Women are unlikely to curtail the attention given to children, and as such, they are less likely to skimp on family meals. Killewald wrote that "cleaning is a more uniformly undesirable activity, whereas some forms of cooking are enjoyable for at least some wives." Some of the satisfaction garnered from cooking may stem from real enjoyment, but part of preparing meals for one's family is ensuring that children have proper diets. Working mothers may not trust that prepackaged meals cooked by others, whether it be housekeepers, markets, or restaurants, will adhere to the same standard.
Women of different socioeconomic backgrounds may log the same amount of hours in the workplace, but low-wage earners continue to spend more time on housework. Explanations for this are myriad, but Killewald suspects it has to do with a sense of pride. Perhaps a scientist gets far less satisfaction from having a clean home than her high-prestige career. And, of course, a high wage means that socializing can take place outside of the home with frequency, whereas a woman earning a lower wage is more likely to host friends and family in her home than a restaurant.
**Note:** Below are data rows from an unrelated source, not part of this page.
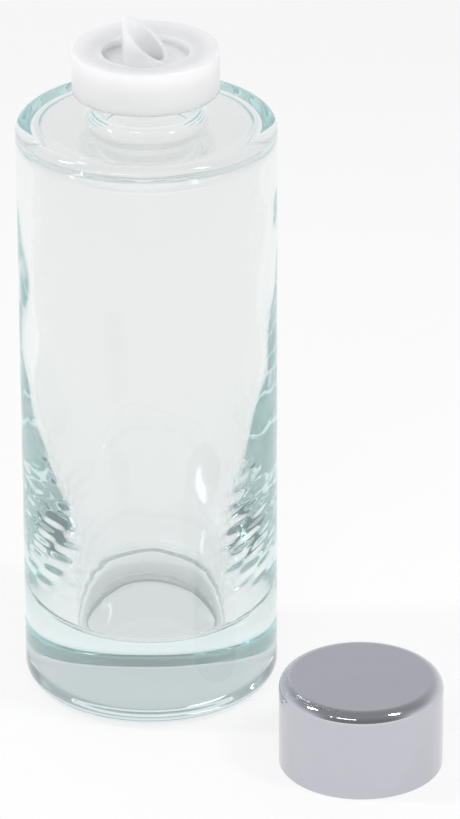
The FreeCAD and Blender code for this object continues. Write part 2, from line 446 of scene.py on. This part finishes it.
# The surroundings' grey against the height looked at, from the horizon (0) to straight up (1).
BACK_LEVELS = ((0, 0.95), (0.25, 0.85), (0.44, 0.71), (0.75, 0.45), (1, 0.36))
SIDE_LEVELS = ((0, 0.95), (0.20, 0.85), (0.45, 0.55), (0.70, 0.40), (1, 0.36))
FRONT_LEVELS = ((0, 0.60), (0.12, 0.34), (0.30, 0.25), (1, 0.36))
FRONT_TO_SIDE = (-0.8, -0.2)  # how far a direction turns towards the back, from -1 to 1
SIDE_TO_BACK = (0.1, 0.6)
BLUE_LIFT = 1.03


def make_world():
    world = bpy.data.worlds.new("studio")
    bpy.context.scene.world = world
    world.use_nodes = True
    nodes, links = world.node_tree.nodes, world.node_tree.links
    background = next(n for n in nodes if n.type == "BACKGROUND")
    height = place_in(nodes, links, "Z", "Generated")
    towards_back = place_in(nodes, links, "Y", "Generated")

    def levels(steps):
        ramp = nodes.new("ShaderNodeValToRGB")
        stops = ramp.color_ramp.elements
        for position, level in steps:
            ends = {0: stops[0], 1: stops[-1]}
            stop = ends[position] if position in ends else stops.new(position)
            stop.color = (level, level, level * BLUE_LIFT, 1)
        links.new(height, ramp.inputs["Fac"])
        return ramp.outputs["Color"]

    def blend(first, second, low, high):
        part = nodes.new("ShaderNodeMapRange")
        part.interpolation_type = "SMOOTHSTEP"
        part.inputs["From Min"].default_value = low
        part.inputs["From Max"].default_value = high
        links.new(towards_back, part.inputs["Value"])
        mix = nodes.new("ShaderNodeMix")
        mix.data_type = "RGBA"
        colour_sockets = [socket for socket in mix.inputs if socket.type == "RGBA"]
        links.new(part.outputs["Result"], mix.inputs["Factor"])
        links.new(first, colour_sockets[0])
        links.new(second, colour_sockets[1])
        return next(socket for socket in mix.outputs if socket.type == "RGBA")

    front_side = blend(levels(FRONT_LEVELS), levels(SIDE_LEVELS), *FRONT_TO_SIDE)
    everywhere = blend(front_side, levels(BACK_LEVELS), *SIDE_TO_BACK)
    links.new(everywhere, background.inputs["Color"])


LAMP_AIM_Z = 70 * MM
LAMPS = (  # name, azimuth, elevation, distance, width, height, radiance
    ("left_box", -88, 47, 1.4, 0.12, 0.34, 30),
    ("right_box", 118, 52, 1.4, 0.12, 0.34, 30),
    ("front_strip", -158, 40, 1.4, 0.55, 0.05, 11),
    ("front_spot", -135, 37, 1.4, 0.08, 0.05, 11),
    ("soft_fill", 175, 48, 1.5, 0.9, 0.6, 2.0),
    ("window_pane_0", -22, 35, 2.0, 0.45, 0.03, 5),
    ("window_pane_1", -22, 39, 2.0, 0.45, 0.03, 5),
    ("window_pane_2", -22, 43, 2.0, 0.45, 0.03, 5),
)
UNMIRRORED = ("soft_fill",)  # lights matt surfaces only, and makes no highlight


def add_lamp(name, azimuth, elevation, distance, width, height, radiance):
    """An oblong area light that faces the bottle. Azimuth runs from +Y towards +X."""
    az, el = math.radians(azimuth), math.radians(elevation)
    out = Vector((math.sin(az) * math.cos(el), math.cos(az) * math.cos(el), math.sin(el)))
    data = bpy.data.lights.new(name, "AREA")
    data.shape = "RECTANGLE"
    data.size = width
    data.size_y = height
    data.energy = radiance * math.pi * width * height
    lamp = bpy.data.objects.new(name, data)
    bpy.context.scene.collection.objects.link(lamp)
    lamp.rotation_euler = out.to_track_quat("Z", "Y").to_euler()
    lamp.location = Vector((0, 0, LAMP_AIM_Z)) + out * distance
    lamp.visible_glossy = name not in UNMIRRORED
    lamp.visible_transmission = name not in UNMIRRORED


make_camera()
make_glass()
dress("pourer", pourer_material())
dress("cap_shell", chrome_material())
dress("cap_liner", liner_material())
dress("cap_seal", seal_material())
make_floor()
make_world()
for lamp in LAMPS:
    add_lamp(*lamp)

GLASS_BOUNCES = 100  # light runs round inside the thick glass many times
scene = bpy.context.scene
scene.view_settings.view_transform = "Standard"
scene.cycles.use_denoising = True
scene.cycles.max_bounces = GLASS_BOUNCES
scene.cycles.transmission_bounces = GLASS_BOUNCES
scene.cycles.glossy_bounces = GLASS_BOUNCES
scene.cycles.sample_clamp_indirect = 4
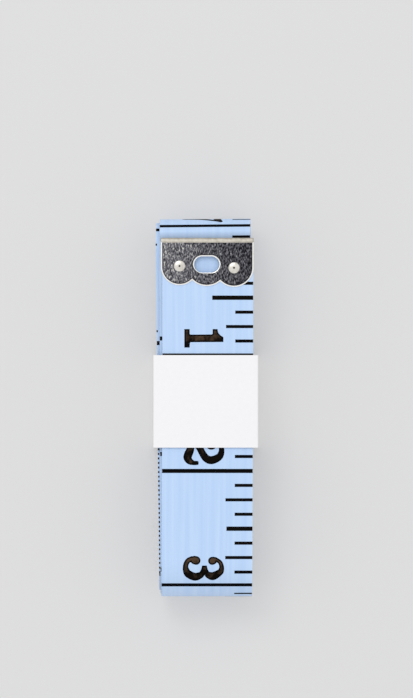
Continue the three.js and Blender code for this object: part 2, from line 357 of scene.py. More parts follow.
@dataclass(frozen=True)
class PrintedInk:
    """Vinyl ink, printed on the tape by a roller."""

    name: str
    colour: str
    thin_colour: str
    turn: float = 2 * INCH  # how much tape goes by in one turn of the inking roller
    roughness: float = 0.55
    gloss: float = 0.04
    patch_size: float = 1.6
    patch_detail: float = 4.0
    patch_raggedness: float = 0.6
    film_span: tuple[float, float] = (0.35, 0.65)
    thin_until: float = 0.37  # the shares of a turn between which the ink gets thicker
    thick_from: float = 0.455
    lift: float = 0.2

    def material(self) -> Material:
        """Makes the finish: near black, browner where the film of ink lies thin.

        Returns:
            The material.
        """
        material, tree = new_material(self.name)
        flat = add_node(tree, "ShaderNodeUVMap", {"uv_map": FLAT_MAP})
        film = mottling(tree, flat, (self.patch_size,) * 3, self.patch_detail, self.patch_raggedness)
        # The inking roller lays each odd number on thinly at first, and is full for the even one
        place = add_node(tree, "ShaderNodeSeparateXYZ", None, {0: flat})
        turns = add_node(
            tree, "ShaderNodeMath", {"operation": "DIVIDE", 1: self.turn}, {0: place.outputs["Y"]}
        )
        turned = add_node(tree, "ShaderNodeMath", {"operation": "FRACT"}, {0: turns})
        lifted = add_node(
            tree, "ShaderNodeMapRange",
            {"From Min": self.thin_until, "From Max": self.thick_from, "To Min": self.lift,
             "To Max": -self.lift},
            {"Value": turned},
        )
        thinness = add_node(tree, "ShaderNodeMath", {"operation": "ADD"}, {0: film, 1: lifted})
        colour = shade(tree, thinness, self.film_span, self.colour, self.thin_colour)
        finish_surface(tree, {"Roughness": self.roughness, "Specular IOR Level": self.gloss}, colour)
        return material


@dataclass(frozen=True)
class TinPlate:
    """Cold-rolled steel strip with a thin, streaky coat of tin, dark as a painted reflection of the flat
    plate.
    """

    dark_colour: str = "#15151B"
    mid_colour: str = "#77777E"
    fleck_colour: str = "#DCDAD4"
    roughness: float = 0.4
    grain_width: float = 0.27
    grain_length: float = 0.62
    grain_detail: float = 4.0
    grain_raggedness: float = 0.62
    # How much darker the painted reflection gets towards the right, for each millimetre
    tarnish: float = 0.0065  # the grain's loss of light to the right, for each millimetre
    mottle_span: tuple[float, float] = (0.392, 0.6)
    fleck_span: tuple[float, float] = (0.58, 0.74)
    relief: float = 0.01
    relief_strength: float = 0.4

    def material(self) -> Material:
        """Makes the finish: dark, mottled metal with pale flecks drawn out along the rolling; the darkness,
        and its lightening to the left, are a painted reflection.

        Returns:
            The material.
        """
        material, tree = new_material("rolled_tin_plate")
        place = add_node(tree, "ShaderNodeTexCoord").outputs["Object"]
        size = (self.grain_width * MM, self.grain_length * MM, self.grain_length * MM)
        grain = mottling(tree, place, size, self.grain_detail, self.grain_raggedness)
        # Painted reflection: lighter towards the left and darker towards the right
        across = add_node(tree, "ShaderNodeSeparateXYZ", None, {0: place})
        grain_and_painted_reflection = add_node(
            tree, "ShaderNodeMath", {"operation": "MULTIPLY_ADD", 1: -self.tarnish / MM},
            {0: across.outputs["X"], 2: grain},
        )
        mottled = shade(tree, grain_and_painted_reflection, self.mottle_span, self.dark_colour, self.mid_colour)
        colour = shade(tree, grain_and_painted_reflection, self.fleck_span, mottled, self.fleck_colour)
        settings = {"Metallic": 1.0, "Roughness": self.roughness}
        finish_surface(tree, settings, colour, grain, self.relief, self.relief_strength)
        return material


@dataclass(frozen=True)
class BareTin:
    """Tin without the dark coat: burnished on the rivets, and in white, pale and dark copies that paint a
    tip's highlights and shade.
    """

    name: str
    colour: str
    dull_colour: str
    roughness: float = 0.3
    patch_size: float = 0.9
    patch_detail: float = 3.0
    patch_raggedness: float = 0.5
    patch_span: tuple[float, float] = (0.4, 0.68)

    def material(self) -> Material:
        """Makes the finish: plain metal with duller patches.

        Returns:
            The material.
        """
        material, tree = new_material(self.name)
        place = add_node(tree, "ShaderNodeTexCoord").outputs["Object"]
        size = (self.patch_size * MM,) * 3
        rubbed = mottling(tree, place, size, self.patch_detail, self.patch_raggedness)
        colour = shade(tree, rubbed, self.patch_span, self.colour, self.dull_colour)
        finish_surface(tree, {"Metallic": 1.0, "Roughness": self.roughness}, colour)
        return material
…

These kinds of studies are illuminating, but identifying the problem is only half of the battle. "The next step has to be having that managerial role more equally divided between husbands and wives," Killewald said.
Change may not be generations away. As the average marriage age rises, men are now living on their own for longer than ever before, which means they are building the necessary skills to manage an adult home. Co-managing the household is indeed a lofty goal, but it is more attainable than ever.